Two sales cultures merging is a significant operational risk that is routinely underestimated. The acquired team has its own ways of working, its own informal hierarchies, and its own understanding of what good looks like. They may be on different commission structures, different quota models, or carrying a very different sense of what a “good” month means. Left unaddressed, this creates friction, territorial behaviour and, eventually, attrition among exactly the people the acquisition was supposed to bring in.
Incentive alignment needs to happen quickly and transparently. It does not need to be identical across both teams immediately, but the path to alignment needs to be clear and the timeline communicated honestly. Uncertainty about pay and targets is one of the fastest ways to lose your best performers to competitors during a transition.
GTM Compatibility: The Due Diligence Question Most Decks Skip
Another important thing to note is that not all revenue is created equal, and not all sales motions are compatible. One may ask key questions during due diligence, such as whether the acquired business sells the same way, to the same buyer profile, through the same channels. If the answer is no, the integration will require significantly more work than the model assumes.
A business that sells through long enterprise cycles with a relationship-led approach will not naturally absorb into one built on high-velocity transactional sales, regardless of how complementary the products appear. Understanding the GTM compatibility early determines whether you are integrating two engines or trying to run them in parallel indefinitely.
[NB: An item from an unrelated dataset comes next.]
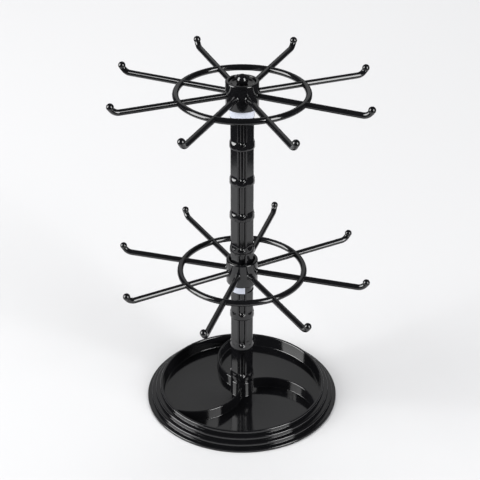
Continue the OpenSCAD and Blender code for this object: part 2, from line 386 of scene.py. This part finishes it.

The Strategic Sequence: Preparing Your Engine for Scale
To ensure a post-acquisition integration holds under pressure, you can stabilise your own foundation before adding mass. This structural preparation focuses on three operational pillars:
Unify the Revenue Architecture First: Ensure your own sales and marketing teams are speaking the same language. If you cannot describe your own customer journey in a single, unbroken line, you cannot expect an acquired team to follow it. The integration plan should not be the first time you’ve had this conversation internally.
Build a “Common” Playbook: Create a standardised onboarding and sales process that is so robust it can be “dropped” onto a new team. Integration should be a plug-and-play exercise that anyone can run with.
Treat Data Integrity as a Pre-requisite, Not an Afterthought: If your CRM isn’t a “single source of truth” for your current business, an acquisition will turn it into a hub of unusable information. Fix the data plumbing before you add more volume.
Why This Matters for Your Valuation
Key Stakeholders care about the deal, but the market cares about the multiples. A business that successfully integrates acquisitions and maintains its organic growth pattern is valued across the board.
When you fix the basics, you aren’t just making life easier; you are building an “Acquisition Engine” that makes every future deal more profitable and less risky. You move from “buying growth” to genuinely”commanding growth.”
Where to Start
If acquisition is part of your growth strategy, the sequence matters:
- Firstly, fix your internal alignment. Make sure sales and marketing are working from the same strategy, your processes scale without breaking, and leadership has clarity on what success looks like.
- Then, assess acquisition targets not just for their revenue, but for how their operations will integrate with yours. The best acquisition isn’t the biggest one – it’s the one you can actually absorb without losing momentum in your core business.
- And finally, integrate with intention. Don’t rush to “merge everything” at once. Identify what needs to unify immediately (customer data, sales processes) and what can remain separate while you learn.
Protecting the Multiple
Board members and investors care deeply about the execution of the transaction, but the market rewards sustainable performance. A mid-market business that proves it can systematically execute acquisition integration while maintaining its organic growth baseline earns a premium valuation multiple.
By prioritising operational readiness, you transform M&A from a defensive, stressful scramble into a predictable growth driver. You stop simply buying top-line revenue and begin building a scalable acquisition engine.
Buying growth is a proven strategy for mid-market expansion. But it only delivers on its promise when your internal fundamentals are strong enough to carry the deal’s weight without breaking momentum.
“Acquisition doesn’t create growth capability. It reveals whether you already have it.”